Bob rounds off Side 1 with a song by Blind Willie McTell, one of his biggest heroes.  He covers Broke Down Engine which he describes in his notes as "a masterpiece" and "about variations of human longing".  It does indeed contain all the blues tropes: poverty, a woman who done left him, and a reference to the Georgia crawl.  He also writes that "it's about trains", which is less clear. The line "Can't you hear me, baby, rappin' on your door?" is illustrated with a few knocks on the body of his guitar, and the croaking delivery is suitably desperate.

Side 2 begins with more loss and betrayal in the form of murder ballad Delia, a story of gambling and unrequited love that ends with the heroine shot down "with a cruel forty-four".  Dylan's voice is tender, and he sings the heartbreaking "All the friends I ever had are gone" mournfully, communicating the loneliness perfectly.  There's more murder next with Stack A Lee, a traditional song also known as 'Stagger Lee' and 'Stack O' Lee'.  This starts with brisk strumming and cheerful harmonica (the only time this instrument gets an outing on WGW) before we learn of Billy Lyons, shot dead in a bar by his friend over a John B. Stetson hat, and going on to haunt his killer's jail cell.  Less seedy but equally tragic are the deaths in Two Soldiers, a war ballad learned from Jerry Garcia, where battlefield promises cannot be kept.  Like Bob, Garcia was a repository for obscure American folk music.  Unlike the rest of the album this song had actually been present in Dylan's live shows for a few years, and he describes it as being from "...before the Wild One, before the Children of the Sun - before the celestial grunge, before the insane world of entertainment exploded in our faces".  For some reason the songs from WGW are not currently available on Youtube (at least in the UK), so here's Two Soldiers on Spotify.

Like Canadee-I-O from GAIBTY, the Tom Paley ballad Jack-A-Roe tells of a young woman disguising herself as a man and following her true love to sea.  It's nice after all the bloodshed to have a story with a happy ending, with the couple marrying after her lover narrowly escapes death.  But the sadness returns for final track Lone Pilgrim, learned from Doc Watson.  Bob sings softly of the pilgrim's death from "contagion" on this most sombre of songs.

Although World Gone Wrong suffers from Dylan's same lack of diction as on GAIBTY, and the mood is darker and more sorrowful, I enjoyed it a little more.  Perhaps the more dominant blues theme suited his rough style; the unvarnished, lo-fi approach is certainly preferable to the ham-fisted attempts at modern production that plagued most of his output in the decade before.  Also, his voice sounds less strangulated, which was a surprise - perhaps he'd warmed up a little. Things might have been improved with the inclusion of a couple of more upbeat songs; there's no Froggy Went A-Courtin' here to lighten the load, which makes for hard going at times.  For this reason I feel that like some of the other less outstanding albums in his catalogue, the songs on World Gone Wrong would work best as part of a mixed playlist.

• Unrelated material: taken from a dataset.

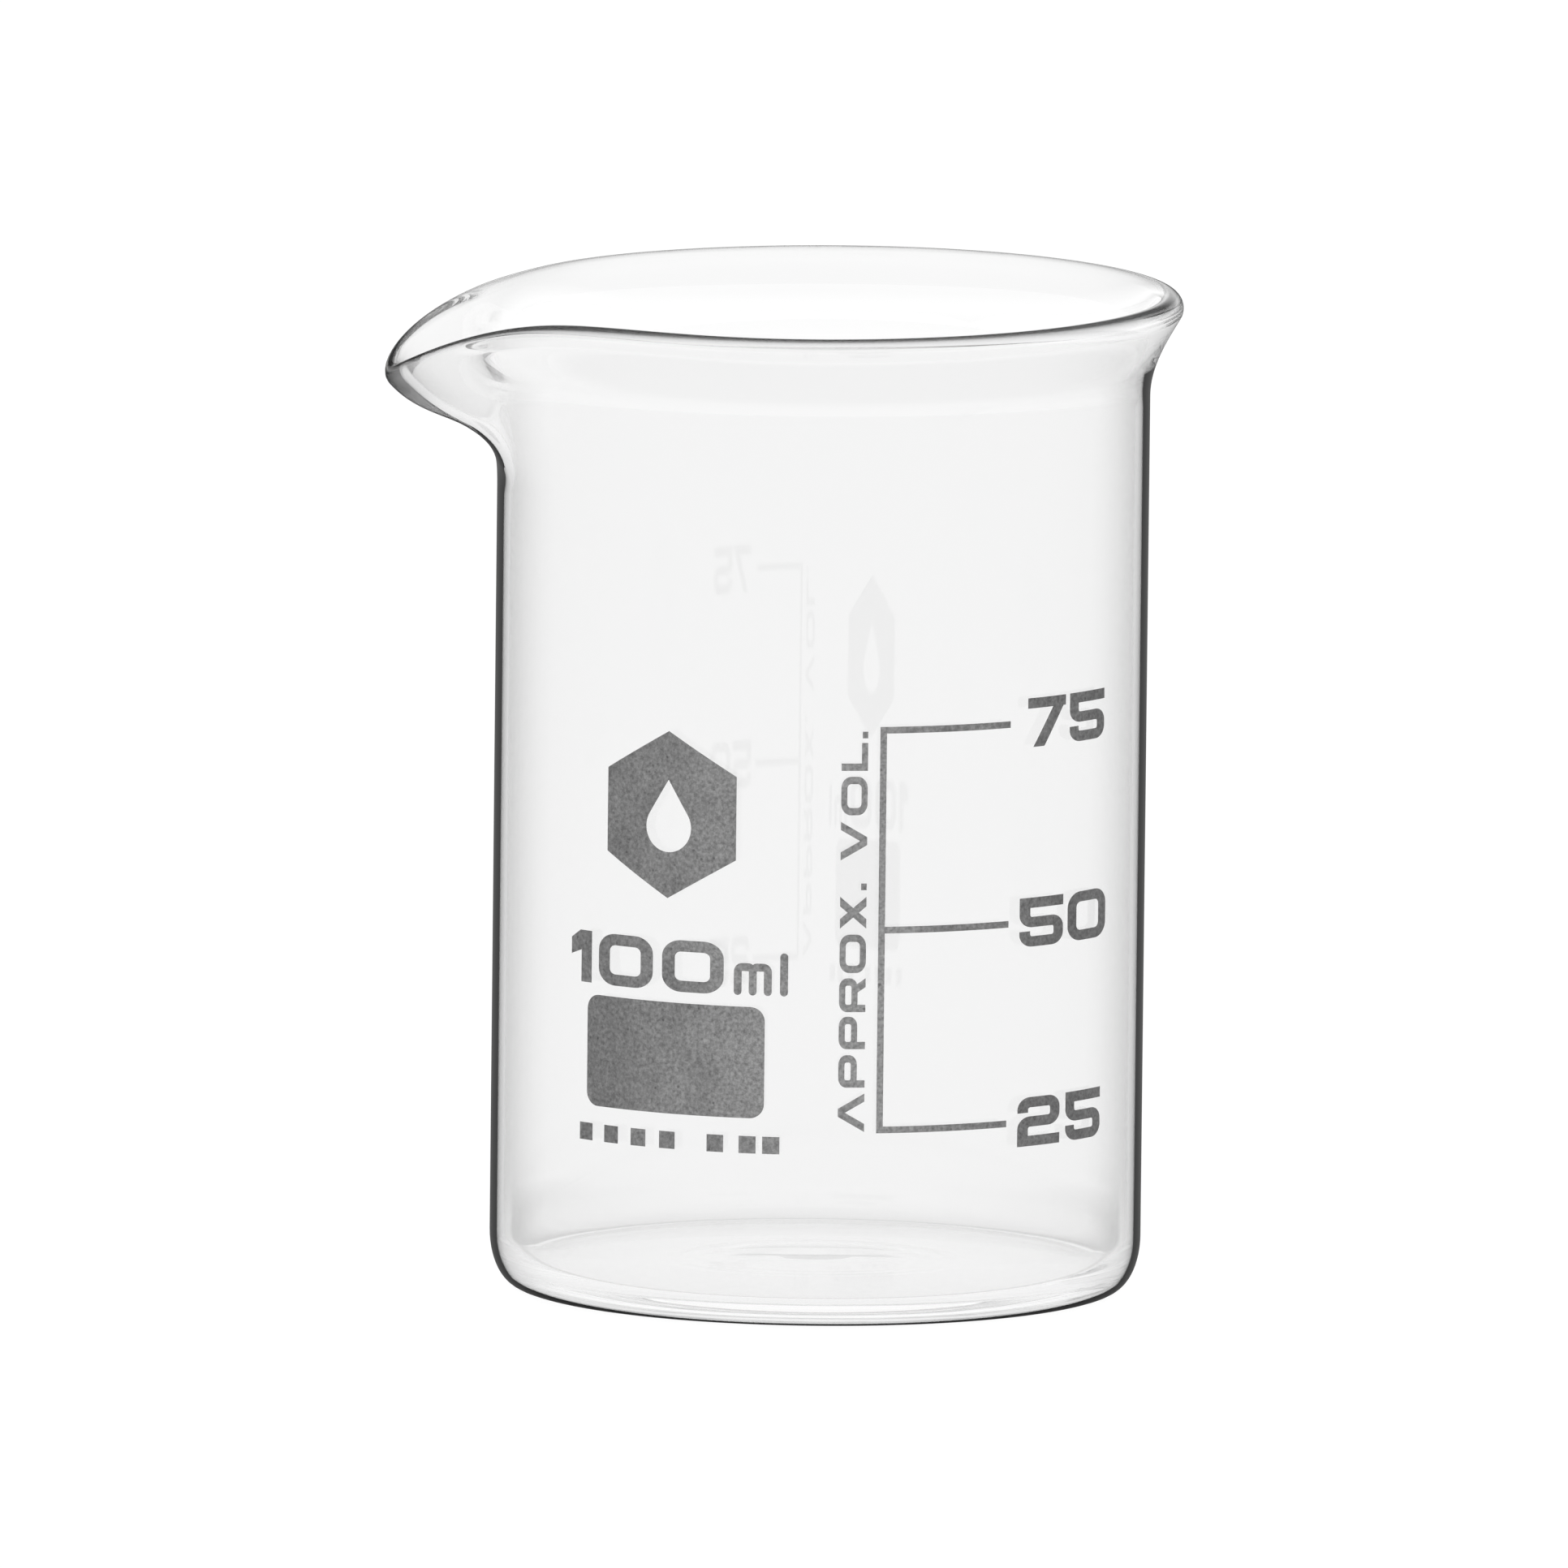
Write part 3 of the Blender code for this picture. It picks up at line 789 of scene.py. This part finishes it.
def glass_material():
    """Clear glass. In places painted shade darkens its colour at glancing angles into dark outlines, mostly
    only for rays from the air.
    """
    material, nodes = new_material("clear_glass")
    cosine = nodes.rest(nodes.add("ShaderNodeLayerWeight", {"Blend": 0.5}).outputs["Facing"])
    inside, rim, spout, mouth, foot = [nodes.attribute(name) for name in GLASS_SHARES]
    geometry = nodes.add("ShaderNodeNewGeometry")
    from_air = nodes.rest(geometry.outputs["Backfacing"])
    outlined = nodes.product(outline_share(nodes, geometry.outputs["Normal"], rim, spout), from_air)
    folded = nodes.product(nodes.product(foot, inside), from_air)
    crested = nodes.product(crest_share(nodes, inside, mouth), from_air)
    # Painted shade: dark outlines at glancing angles, mixed into the glass colour
    colour = nodes.mix(outlined, GLASS_TINT, outline_painted_shade(nodes, cosine, inside, spout, foot))
    # Painted shade: a grey line on the inner turn at the foot
    colour = nodes.mix(folded, colour, fold_painted_shade(nodes, cosine))
    # Painted shade: a dark fill at the spout's tip
    colour = nodes.mix(tip_share(nodes, inside, rim, spout), colour, tip_painted_shade(nodes, cosine))
    # Painted shade: a dark line along the top of the bead
    colour = nodes.mix(crested, colour, crest_painted_shade(nodes, cosine, mouth))
    shader = nodes.add(
        "ShaderNodeBsdfPrincipled",
        {"Base Color": colour, "Roughness": 0.0, "IOR": GLASS_INDEX, "Transmission Weight": 1.0},
    )
    nodes.add("ShaderNodeOutputMaterial", {"Surface": shader.outputs["BSDF"]})
    return material


def enamel_material():
    """Fired printing ink: matt and grainy, with darker pinholes and a tone that drifts at random. Painted
    shade darkens it towards both sides along X, lightest near the middle.
    """
    material, nodes = new_material("printing_enamel")
    place = nodes.add("ShaderNodeTexCoord").outputs["Object"]
    grain = nodes.add(
        "ShaderNodeTexNoise", {"Vector": place, "Scale": GRAIN_SCALE, "Detail": 3.0, "Roughness": 0.7}
    ).outputs["Fac"]
    cloud = nodes.add(
        "ShaderNodeTexNoise", {"Vector": place, "Scale": CLOUD_SCALE, "Detail": 2.0}
    ).outputs["Fac"]
    pits = nodes.add("ShaderNodeTexVoronoi", {"Vector": place, "Scale": PINHOLE_SCALE}).outputs["Distance"]
    sideways = nodes.add("ShaderNodeSeparateXYZ", {0: place}).outputs["X"]
    share = nodes.add("ShaderNodeMapRange", {0: sideways, 1: -SIDE_SHADE_REACH, 2: SIDE_SHADE_REACH}).outputs[0]
    tone = nodes.ramp(grain, ((0.3, 0.16), (0.7, 0.4)))
    # Painted shade: the enamel darker towards both sides along X, where the curved wall is lit less
    side_painted_shade = nodes.ramp(share, ((0.08, 0.68), (0.29, 1.0), (0.47, 1.0), (0.75, 0.54)))
    drift = nodes.ramp(cloud, ((0.35, 0.82), (0.65, 1.0)))
    pinhole = nodes.ramp(pits, ((0.06, 0.55), (0.12, 1.0)))
    colour = tone
    for layer in (side_painted_shade, drift, pinhole):
        colour = nodes.mix(1.0, colour, layer, "MULTIPLY")
    lumps = nodes.add("ShaderNodeBump", {"Height": grain, "Strength": 0.25, "Distance": LUMP_HEIGHT})
    shader = nodes.add(
        "ShaderNodeBsdfPrincipled",
        {"Base Color": colour, "Roughness": ENAMEL_ROUGHNESS, "Normal": lumps.outputs["Normal"]},
    )
    nodes.add("ShaderNodeOutputMaterial", {"Surface": shader.outputs["BSDF"]})
    return material


# ---------------------------------------------------------------- studio


def studio_floor():
    """A white floor that glows, and shows a dark tone only in mirror-like reflections."""
    mesh = bpy.data.meshes.new("studio_floor")
    half = FLOOR_SIZE / 2
    corners = [(x, y, 0.0) for x, y in rectangle(-half, -half, half, half)]
    mesh.from_pydata(corners, [], [(0, 1, 2, 3)])
    floor = bpy.data.objects.new("studio_floor", mesh)
    floor.location.z = -FLOOR_DROP
    bpy.context.scene.collection.objects.link(floor)
    material, nodes = new_material("white_floor")
    seen = nodes.mix(nodes.mirrored(), 1.0, MIRRORED_FLOOR)
    light = nodes.add("ShaderNodeEmission", {"Color": seen, "Strength": FLOOR_GLOW})
    matt = nodes.add("ShaderNodeBsdfDiffuse", {"Color": shade(FLOOR_MATT)})
    both = nodes.add("ShaderNodeAddShader", {0: light.outputs[0], 1: matt.outputs[0]})
    nodes.add("ShaderNodeOutputMaterial", {"Surface": both.outputs[0]})
    mesh.materials.append(material)


def studio_light():
    """White light, dimmer overhead, with a bright band just above the horizon in mirror-like reflections."""
    world = bpy.data.worlds.new("studio")
    world.use_nodes = True
    bpy.context.scene.world = world
    nodes = Nodes(world.node_tree)
    height = nodes.height(nodes.add("ShaderNodeTexCoord").outputs["Generated"])
    sky = nodes.ramp(height, ((0.5, 1.0), (0.9, 0.45)))
    mirrored_sky = nodes.ramp(height, ((0.0, MIRRORED_FLOOR), (0.12, 1.0), (0.14, 1.0), (0.3, 0.1)))
    seen = nodes.mix(nodes.mirrored(), sky, mirrored_sky)
    background = nodes.add("ShaderNodeBackground", {"Color": seen, "Strength": SKY_GLOW})
    nodes.add("ShaderNodeOutputWorld", {"Surface": background.outputs[0]})


def studio_camera():
    """At the viewing angle of the reference view, nearly without perspective."""
    aside, ahead = math.sin(CAMERA_AZIMUTH), math.cos(CAMERA_AZIMUTH)
    level, rise = math.cos(CAMERA_ELEVATION), math.sin(CAMERA_ELEVATION)
    back = Vector((aside * level, -ahead * level, rise))
    right = Vector((ahead, aside, 0.0))
    camera = bpy.data.cameras.new("camera")
    camera.sensor_width = SENSOR
    camera.lens = SENSOR * CAMERA_DISTANCE / VIEW_WIDTH
    camera.clip_start, camera.clip_end = CLIP
    seat = bpy.data.objects.new("camera", camera)
    seat.location = right * CAMERA_SIDE + Vector((0.0, 0.0, CAMERA_HEIGHT)) + back * CAMERA_DISTANCE
    seat.rotation_mode = "QUATERNION"
    seat.rotation_quaternion = (-back).to_track_quat("-Z", "Y") @ Quaternion((0.0, 0.0, 1.0), CAMERA_ROLL)
    bpy.context.scene.collection.objects.link(seat)
    bpy.context.scene.camera = seat


def long_light_paths():
    """Light passes many faces of glass before it is cut off, so that no dark bands fill the spout and rim."""
    paths = bpy.context.scene.cycles
    paths.max_bounces = LIGHT_BOUNCES
    paths.glossy_bounces = LIGHT_BOUNCES
    paths.transmission_bounces = LIGHT_BOUNCES


studio_camera()
studio_light()
studio_floor()
glass_body().data.materials.append(glass_material())
ink = enamel_material()
for printed in make_print():
    printed.data.materials.append(ink)
long_light_paths()
bpy.context.scene.view_settings.view_transform = "Standard"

*****BobBox price check***** - £115.99 (free postage)
Discogs - from £84.00
Spin CDs - £119.99 (free postage)
Bob Dylan Official Store - £175.99
All prices correct on 20/10/2015


(I'm sorry that this isn't a more interesting blog post; at this stage in the BobBox I'm definitely flagging a bit, plus after its very similar predecessor I'm finding little to say about World Gone Wrong that I haven't already said about Good As I Been To You.  Hopefully these two albums served their purpose as a recharging exercise for Dylan's songwriting.  I guess I'll find out).


  1. You poor wee thing, nobody should have to do what you are doing!

    1. Heh! It's not so bad, just found it difficult to say much about this one.

  2. I actually love this record - for me it's the best of his records mining the past, and it anticpates the world weary blues of Time Out of Mind.'Delia' breaks my heart - I think it's a masterful blues performance.

    1. Great description. I'm looking forward to TOOM in particular. In the meantime, am rather digging Unplugged.